[Collected data entries]
________________________

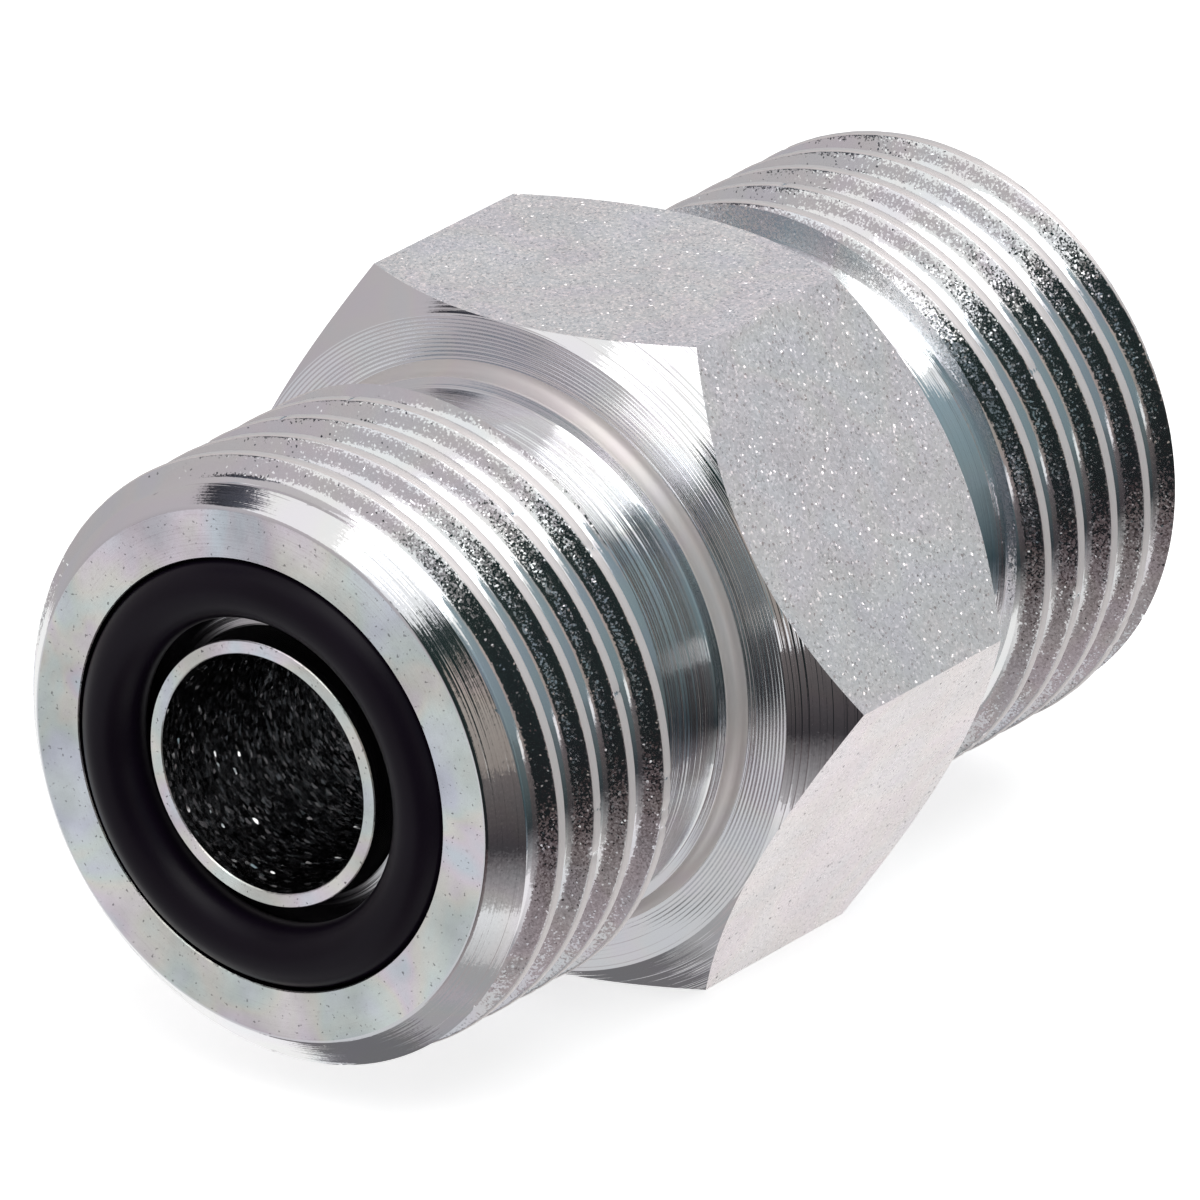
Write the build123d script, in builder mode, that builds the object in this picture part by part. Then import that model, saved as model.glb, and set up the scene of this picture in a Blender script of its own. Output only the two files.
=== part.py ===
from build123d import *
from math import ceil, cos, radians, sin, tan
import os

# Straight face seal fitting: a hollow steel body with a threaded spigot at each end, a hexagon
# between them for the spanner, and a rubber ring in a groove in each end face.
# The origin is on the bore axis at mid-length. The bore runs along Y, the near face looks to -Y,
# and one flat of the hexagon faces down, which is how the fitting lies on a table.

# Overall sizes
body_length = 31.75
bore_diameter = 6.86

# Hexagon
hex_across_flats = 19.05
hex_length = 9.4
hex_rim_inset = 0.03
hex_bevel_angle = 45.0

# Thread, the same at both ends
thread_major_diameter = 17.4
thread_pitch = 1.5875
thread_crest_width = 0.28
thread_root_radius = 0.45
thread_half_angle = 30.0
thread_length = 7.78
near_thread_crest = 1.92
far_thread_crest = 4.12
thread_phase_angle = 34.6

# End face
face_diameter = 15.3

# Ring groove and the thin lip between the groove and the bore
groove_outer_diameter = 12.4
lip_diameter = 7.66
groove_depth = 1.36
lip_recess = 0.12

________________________

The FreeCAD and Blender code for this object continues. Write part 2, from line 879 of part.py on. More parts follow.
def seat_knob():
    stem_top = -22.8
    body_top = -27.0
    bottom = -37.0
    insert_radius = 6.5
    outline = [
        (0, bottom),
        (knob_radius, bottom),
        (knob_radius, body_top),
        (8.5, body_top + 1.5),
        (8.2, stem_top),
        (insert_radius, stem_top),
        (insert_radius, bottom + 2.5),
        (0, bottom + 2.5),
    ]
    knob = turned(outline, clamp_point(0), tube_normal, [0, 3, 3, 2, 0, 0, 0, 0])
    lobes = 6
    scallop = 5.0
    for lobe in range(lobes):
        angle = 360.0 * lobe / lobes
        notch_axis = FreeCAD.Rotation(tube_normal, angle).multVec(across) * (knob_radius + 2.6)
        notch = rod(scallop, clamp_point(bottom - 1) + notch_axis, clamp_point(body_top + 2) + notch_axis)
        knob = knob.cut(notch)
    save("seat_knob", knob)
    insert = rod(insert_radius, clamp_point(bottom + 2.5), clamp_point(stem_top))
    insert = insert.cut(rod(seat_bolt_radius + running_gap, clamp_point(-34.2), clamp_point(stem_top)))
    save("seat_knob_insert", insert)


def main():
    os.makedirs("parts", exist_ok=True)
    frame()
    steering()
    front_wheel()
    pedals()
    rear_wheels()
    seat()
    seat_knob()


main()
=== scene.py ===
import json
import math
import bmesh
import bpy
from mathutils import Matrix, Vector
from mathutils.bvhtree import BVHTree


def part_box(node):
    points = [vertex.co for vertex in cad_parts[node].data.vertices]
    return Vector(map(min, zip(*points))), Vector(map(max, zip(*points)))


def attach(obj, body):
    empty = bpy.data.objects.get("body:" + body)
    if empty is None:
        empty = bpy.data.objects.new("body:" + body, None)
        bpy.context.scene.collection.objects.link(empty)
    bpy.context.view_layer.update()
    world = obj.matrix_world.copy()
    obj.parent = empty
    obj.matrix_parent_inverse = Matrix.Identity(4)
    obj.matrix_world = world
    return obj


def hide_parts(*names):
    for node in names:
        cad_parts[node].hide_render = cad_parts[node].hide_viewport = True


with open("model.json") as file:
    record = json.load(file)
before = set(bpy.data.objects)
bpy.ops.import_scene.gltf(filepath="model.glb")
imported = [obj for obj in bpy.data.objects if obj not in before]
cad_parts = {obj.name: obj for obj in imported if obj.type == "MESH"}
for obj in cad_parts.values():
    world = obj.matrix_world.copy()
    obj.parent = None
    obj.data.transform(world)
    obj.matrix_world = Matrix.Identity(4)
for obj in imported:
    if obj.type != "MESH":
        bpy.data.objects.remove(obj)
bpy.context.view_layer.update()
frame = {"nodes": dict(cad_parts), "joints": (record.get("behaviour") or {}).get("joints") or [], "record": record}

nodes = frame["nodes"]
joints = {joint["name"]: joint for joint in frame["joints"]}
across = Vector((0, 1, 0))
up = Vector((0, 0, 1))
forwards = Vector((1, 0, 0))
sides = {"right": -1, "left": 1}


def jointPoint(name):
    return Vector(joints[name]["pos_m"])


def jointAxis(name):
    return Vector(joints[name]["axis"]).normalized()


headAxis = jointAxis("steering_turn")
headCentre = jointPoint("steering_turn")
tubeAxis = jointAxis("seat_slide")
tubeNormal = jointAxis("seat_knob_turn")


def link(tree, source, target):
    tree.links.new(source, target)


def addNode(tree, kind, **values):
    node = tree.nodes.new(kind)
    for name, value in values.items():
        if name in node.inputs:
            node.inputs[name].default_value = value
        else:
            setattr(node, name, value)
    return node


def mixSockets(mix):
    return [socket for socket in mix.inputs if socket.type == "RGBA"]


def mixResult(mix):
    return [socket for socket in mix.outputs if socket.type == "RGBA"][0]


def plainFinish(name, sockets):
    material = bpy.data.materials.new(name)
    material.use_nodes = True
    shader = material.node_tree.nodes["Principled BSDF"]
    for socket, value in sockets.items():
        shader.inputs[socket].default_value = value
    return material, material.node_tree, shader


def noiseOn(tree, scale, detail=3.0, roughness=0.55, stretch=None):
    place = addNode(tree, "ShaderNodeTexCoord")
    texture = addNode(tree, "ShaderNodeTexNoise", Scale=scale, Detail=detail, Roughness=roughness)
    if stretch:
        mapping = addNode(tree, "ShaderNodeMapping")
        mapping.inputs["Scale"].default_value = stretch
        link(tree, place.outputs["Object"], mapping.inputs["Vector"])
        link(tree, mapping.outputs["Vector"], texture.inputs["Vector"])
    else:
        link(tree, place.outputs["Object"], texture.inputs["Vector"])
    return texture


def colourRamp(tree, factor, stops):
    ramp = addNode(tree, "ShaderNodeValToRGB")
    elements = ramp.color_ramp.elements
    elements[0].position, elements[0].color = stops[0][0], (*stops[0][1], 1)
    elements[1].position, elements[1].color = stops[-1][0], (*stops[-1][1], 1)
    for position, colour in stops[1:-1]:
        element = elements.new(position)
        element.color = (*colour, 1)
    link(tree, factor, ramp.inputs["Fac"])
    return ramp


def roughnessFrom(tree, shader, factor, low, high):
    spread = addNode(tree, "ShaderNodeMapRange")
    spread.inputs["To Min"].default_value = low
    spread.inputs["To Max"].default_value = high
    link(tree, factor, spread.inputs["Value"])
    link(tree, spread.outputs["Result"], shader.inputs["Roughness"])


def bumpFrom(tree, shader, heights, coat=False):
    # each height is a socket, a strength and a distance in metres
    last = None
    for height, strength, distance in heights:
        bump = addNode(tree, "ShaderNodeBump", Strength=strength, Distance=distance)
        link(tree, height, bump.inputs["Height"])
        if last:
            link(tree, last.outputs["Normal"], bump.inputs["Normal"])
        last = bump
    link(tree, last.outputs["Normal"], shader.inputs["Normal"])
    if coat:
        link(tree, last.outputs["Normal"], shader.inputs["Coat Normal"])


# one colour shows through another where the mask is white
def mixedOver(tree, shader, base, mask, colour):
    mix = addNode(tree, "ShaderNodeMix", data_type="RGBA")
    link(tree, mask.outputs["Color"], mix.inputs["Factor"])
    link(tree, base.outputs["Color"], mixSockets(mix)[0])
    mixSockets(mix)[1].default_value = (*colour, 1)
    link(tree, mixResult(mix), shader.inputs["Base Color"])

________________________

__Problem statement__
Transcribe nothing but the lines from the line with "Write the build123d" through the line with "face_diameter = 15.3", reproducing each exactly.

__Response below__
Write the build123d script, in builder mode, that builds the object in this picture part by part. Then import that model, saved as model.glb, and set up the scene of this picture in a Blender script of its own. Output only the two files.
=== part.py ===
from build123d import *
from math import ceil, cos, radians, sin, tan
import os

# Straight face seal fitting: a hollow steel body with a threaded spigot at each end, a hexagon
# between them for the spanner, and a rubber ring in a groove in each end face.
# The origin is on the bore axis at mid-length. The bore runs along Y, the near face looks to -Y,
# and one flat of the hexagon faces down, which is how the fitting lies on a table.

# Overall sizes
body_length = 31.75
bore_diameter = 6.86

# Hexagon
hex_across_flats = 19.05
hex_length = 9.4
hex_rim_inset = 0.03
hex_bevel_angle = 45.0

# Thread, the same at both ends
thread_major_diameter = 17.4
thread_pitch = 1.5875
thread_crest_width = 0.28
thread_root_radius = 0.45
thread_half_angle = 30.0
thread_length = 7.78
near_thread_crest = 1.92
far_thread_crest = 4.12
thread_phase_angle = 34.6

# End face
face_diameter = 15.3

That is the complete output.